• _Aim of the task_:
Emit the entire listing verbatim.

• _Data extract_:
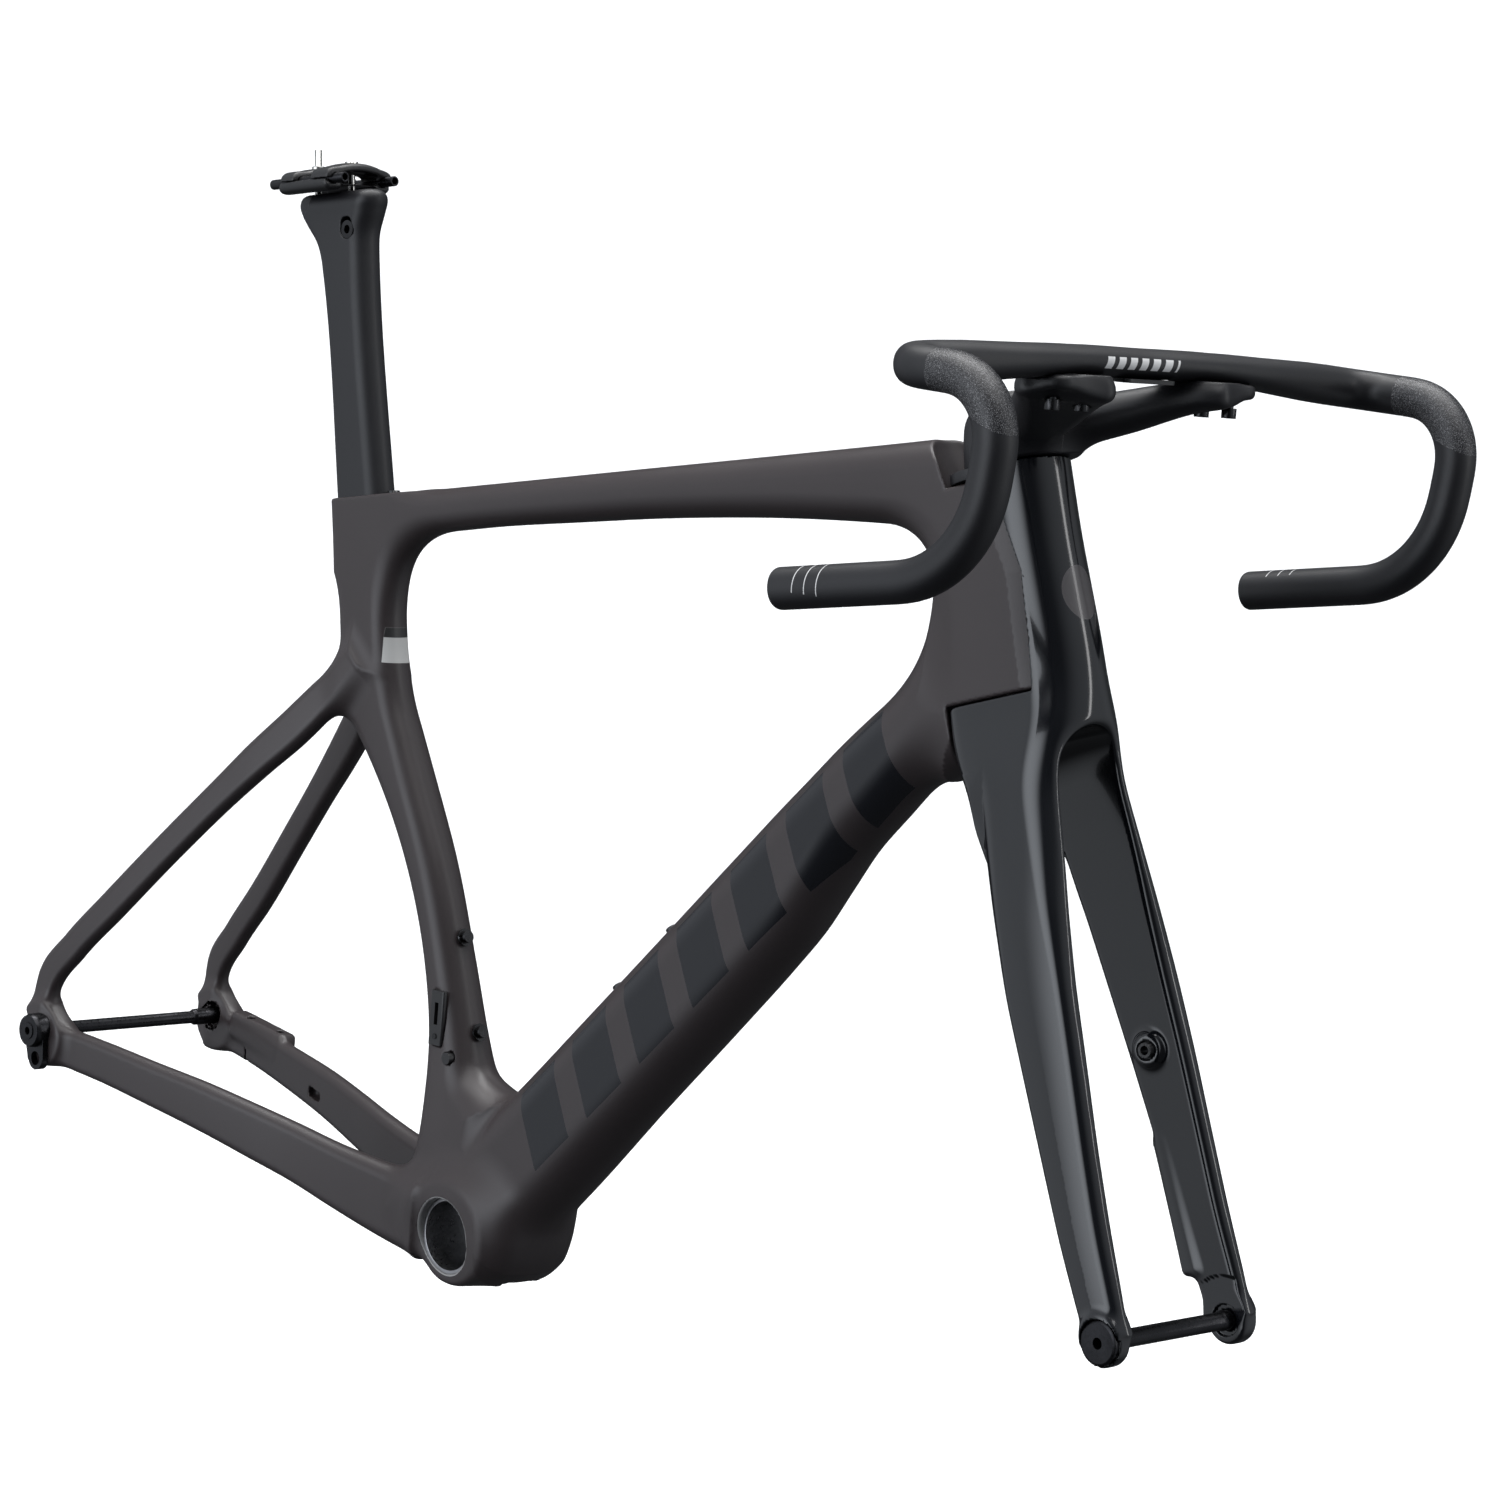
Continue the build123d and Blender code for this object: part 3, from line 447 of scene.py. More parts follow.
def noise(material, place, scale, detail=3.0, roughness=0.55):
    node = add_node(material, "ShaderNodeTexNoise")
    node.inputs["Scale"].default_value = scale
    node.inputs["Detail"].default_value = detail
    node.inputs["Roughness"].default_value = roughness
    material.node_tree.links.new(place, node.inputs["Vector"])
    return node.outputs["Fac"]


def ranged(material, value, low, high, from_low=0.3, from_high=0.7):
    node = add_node(material, "ShaderNodeMapRange", clamp=True)
    material.node_tree.links.new(value, node.inputs["Value"])
    node.inputs["From Min"].default_value = from_low
    node.inputs["From Max"].default_value = from_high
    node.inputs["To Min"].default_value = low
    node.inputs["To Max"].default_value = high
    return node.outputs["Result"]


def mixed_colour(material, share, one, two):
    node = add_node(material, "ShaderNodeMix", data_type="RGBA")
    links = material.node_tree.links
    for socket, value in ((node.inputs[0], share), (node.inputs[6], one), (node.inputs[7], two)):
        if isinstance(value, tuple):
            socket.default_value = (*value, 1)
        elif isinstance(value, float):
            socket.default_value = value
        else:
            links.new(value, socket)
    return node.outputs[2]


def mixed_value(material, share, one, two):
    """one where share is 0, two where it is 1."""
    gap = math_node(material, "SUBTRACT", two, one)
    return math_node(material, "ADD", product(material, share, gap), one)


def bump(material, shader, height, strength, distance):
    """Small relief from a height socket, its depth in metres."""
    node = add_node(material, "ShaderNodeBump")
    node.inputs["Strength"].default_value = strength
    node.inputs["Distance"].default_value = distance
    material.node_tree.links.new(height, node.inputs["Height"])
    material.node_tree.links.new(node.outputs["Normal"], shader.inputs["Normal"])


def between(material, value, low, high, soft=0.0002):
    """1 where a value lies between two limits, 0 outside, with soft edges."""
    rise = math_node(material, "DIVIDE", math_node(material, "SUBTRACT", value, low), soft, clamp=True)
    fall = math_node(material, "DIVIDE", math_node(material, "SUBTRACT", high, value), soft, clamp=True)
    return product(material, rise, fall)


def line_value(material, axes, direction, offset):
    """Dot product of the place with a direction, plus an offset in metres."""
    total = offset
    for axis, share in zip(axes, direction):
        if abs(share) > SMALL:
            total = math_node(material, "ADD", product(material, axis, float(share)), total)
    return total


def painted(name, colour, low_rough, high_rough, speckle=0.04, coat=0.0, coat_roughness=0.03, grain=900,
            bump_strength=0.03):
    """Moulded and painted skin: slight colour clouds, fine grain in colour, gloss and relief."""
    material, shader = new_material(name, colour, low_rough, coat=coat, coat_roughness=coat_roughness)
    place, *_ = object_axes(material)
    clouds = noise(material, place, 14, 2.0)
    fine = noise(material, place, grain, 2.0)
    links = material.node_tree.links
    dark = tuple(c * (1 - speckle) for c in colour)
    light = tuple(c * (1 + speckle) for c in colour)
    both = math_node(material, "ADD", product(material, clouds, 0.5), product(material, fine, 0.5))
    tone = mixed_colour(material, ranged(material, both, 0, 1, 0.35, 0.65), dark, light)
    links.new(tone, shader.inputs["Base Color"])
    rough = ranged(material, both, low_rough, high_rough, 0.35, 0.65)
    links.new(rough, shader.inputs["Roughness"])
    bump(material, shader, fine, bump_strength, 0.0002)
    return material, shader, tone, rough


def decal(material, shader, tone, rough, share, colour, decal_rough):
    """Paint a printed area over the skin's own colour and gloss."""
    links = material.node_tree.links
    new_tone = mixed_colour(material, share, tone, colour)
    new_rough = mixed_value(material, share, rough, decal_rough)
    links.new(new_tone, shader.inputs["Base Color"])
    links.new(new_rough, shader.inputs["Roughness"])
    return new_tone, new_rough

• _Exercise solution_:
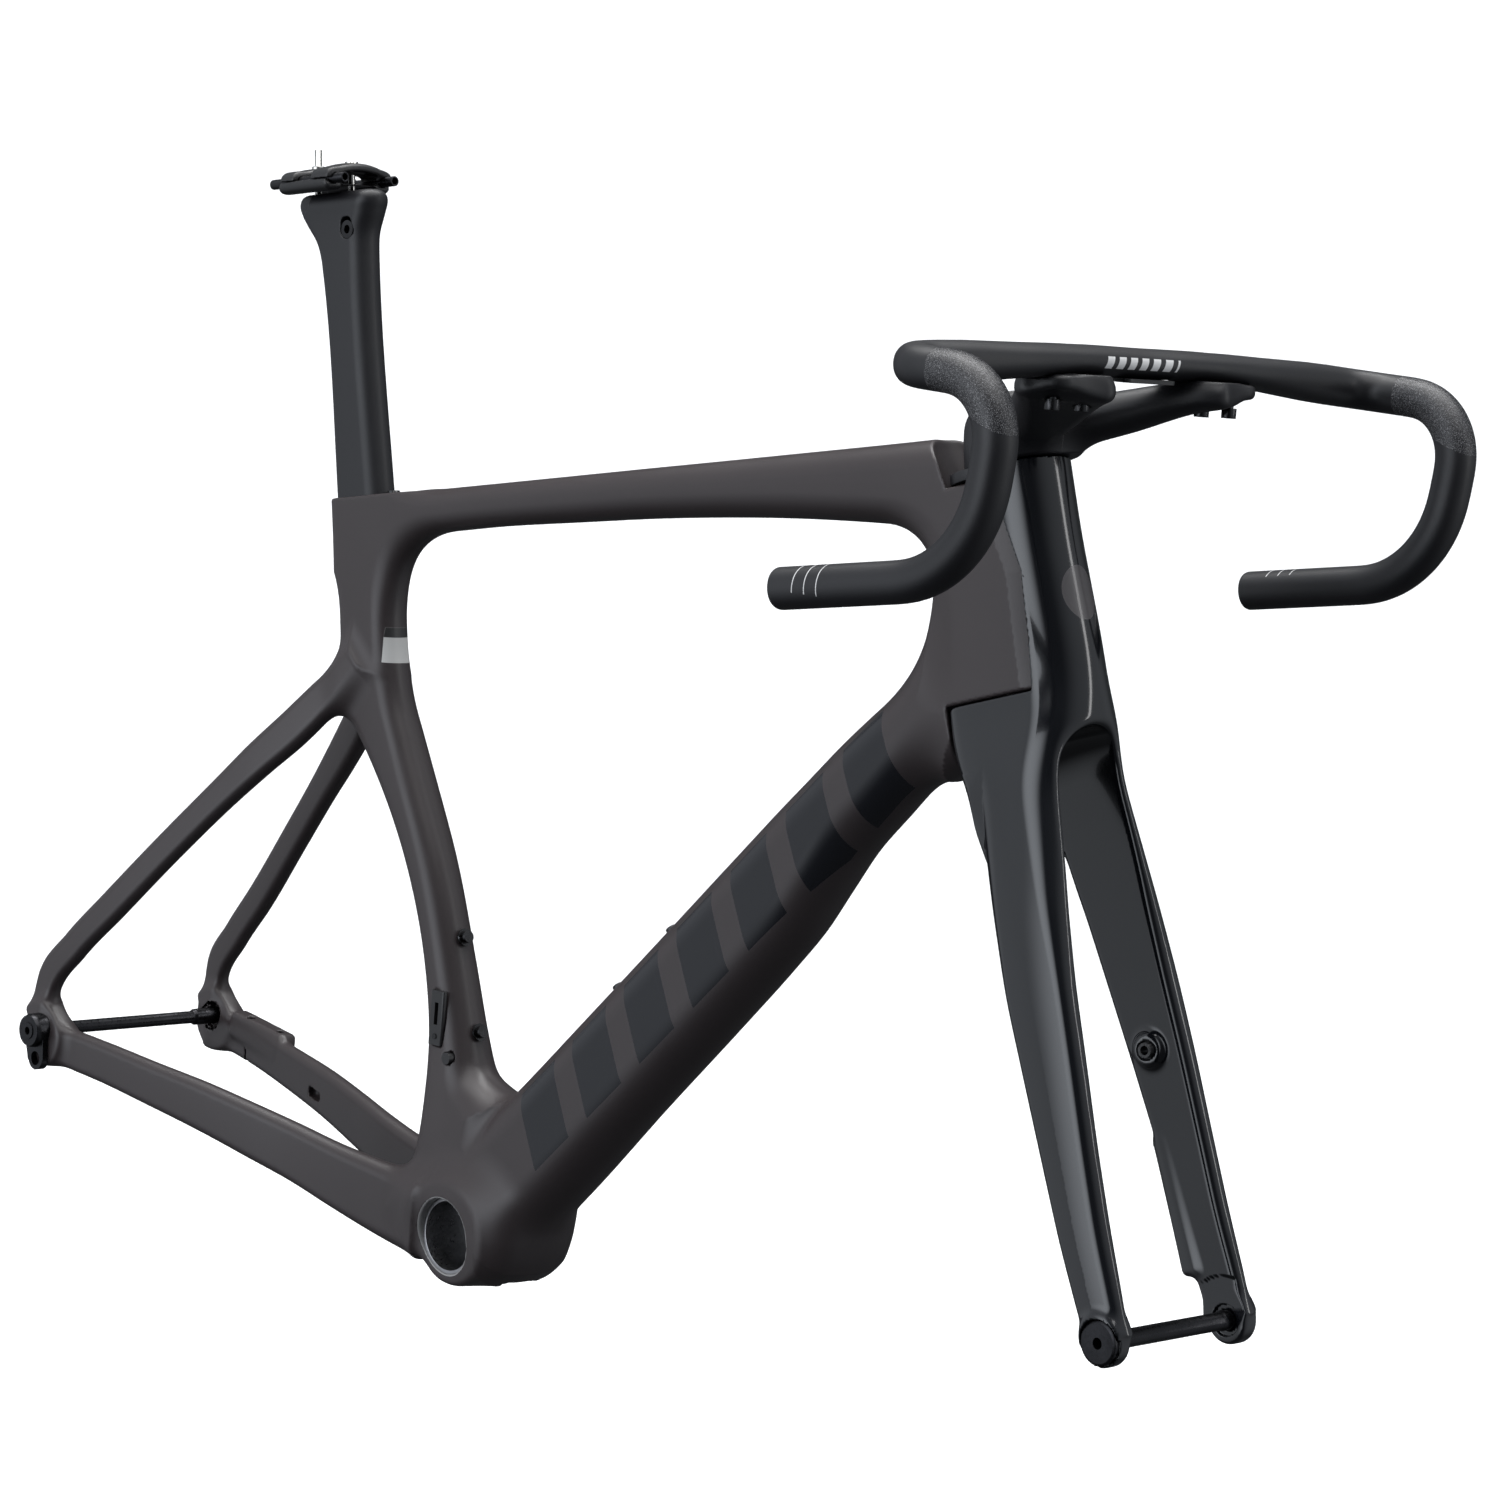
Continue the build123d and Blender code for this object: part 3, from line 447 of scene.py. More parts follow.
def noise(material, place, scale, detail=3.0, roughness=0.55):
    node = add_node(material, "ShaderNodeTexNoise")
    node.inputs["Scale"].default_value = scale
    node.inputs["Detail"].default_value = detail
    node.inputs["Roughness"].default_value = roughness
    material.node_tree.links.new(place, node.inputs["Vector"])
    return node.outputs["Fac"]


def ranged(material, value, low, high, from_low=0.3, from_high=0.7):
    node = add_node(material, "ShaderNodeMapRange", clamp=True)
    material.node_tree.links.new(value, node.inputs["Value"])
    node.inputs["From Min"].default_value = from_low
    node.inputs["From Max"].default_value = from_high
    node.inputs["To Min"].default_value = low
    node.inputs["To Max"].default_value = high
    return node.outputs["Result"]


def mixed_colour(material, share, one, two):
    node = add_node(material, "ShaderNodeMix", data_type="RGBA")
    links = material.node_tree.links
    for socket, value in ((node.inputs[0], share), (node.inputs[6], one), (node.inputs[7], two)):
        if isinstance(value, tuple):
            socket.default_value = (*value, 1)
        elif isinstance(value, float):
            socket.default_value = value
        else:
            links.new(value, socket)
    return node.outputs[2]


def mixed_value(material, share, one, two):
    """one where share is 0, two where it is 1."""
    gap = math_node(material, "SUBTRACT", two, one)
    return math_node(material, "ADD", product(material, share, gap), one)


def bump(material, shader, height, strength, distance):
    """Small relief from a height socket, its depth in metres."""
    node = add_node(material, "ShaderNodeBump")
    node.inputs["Strength"].default_value = strength
    node.inputs["Distance"].default_value = distance
    material.node_tree.links.new(height, node.inputs["Height"])
    material.node_tree.links.new(node.outputs["Normal"], shader.inputs["Normal"])


def between(material, value, low, high, soft=0.0002):
    """1 where a value lies between two limits, 0 outside, with soft edges."""
    rise = math_node(material, "DIVIDE", math_node(material, "SUBTRACT", value, low), soft, clamp=True)
    fall = math_node(material, "DIVIDE", math_node(material, "SUBTRACT", high, value), soft, clamp=True)
    return product(material, rise, fall)


def line_value(material, axes, direction, offset):
    """Dot product of the place with a direction, plus an offset in metres."""
    total = offset
    for axis, share in zip(axes, direction):
        if abs(share) > SMALL:
            total = math_node(material, "ADD", product(material, axis, float(share)), total)
    return total


def painted(name, colour, low_rough, high_rough, speckle=0.04, coat=0.0, coat_roughness=0.03, grain=900,
            bump_strength=0.03):
    """Moulded and painted skin: slight colour clouds, fine grain in colour, gloss and relief."""
    material, shader = new_material(name, colour, low_rough, coat=coat, coat_roughness=coat_roughness)
    place, *_ = object_axes(material)
    clouds = noise(material, place, 14, 2.0)
    fine = noise(material, place, grain, 2.0)
    links = material.node_tree.links
    dark = tuple(c * (1 - speckle) for c in colour)
    light = tuple(c * (1 + speckle) for c in colour)
    both = math_node(material, "ADD", product(material, clouds, 0.5), product(material, fine, 0.5))
    tone = mixed_colour(material, ranged(material, both, 0, 1, 0.35, 0.65), dark, light)
    links.new(tone, shader.inputs["Base Color"])
    rough = ranged(material, both, low_rough, high_rough, 0.35, 0.65)
    links.new(rough, shader.inputs["Roughness"])
    bump(material, shader, fine, bump_strength, 0.0002)
    return material, shader, tone, rough


def decal(material, shader, tone, rough, share, colour, decal_rough):
    """Paint a printed area over the skin's own colour and gloss."""
    links = material.node_tree.links
    new_tone = mixed_colour(material, share, tone, colour)
    new_rough = mixed_value(material, share, rough, decal_rough)
    links.new(new_tone, shader.inputs["Base Color"])
    links.new(new_rough, shader.inputs["Roughness"])
    return new_tone, new_rough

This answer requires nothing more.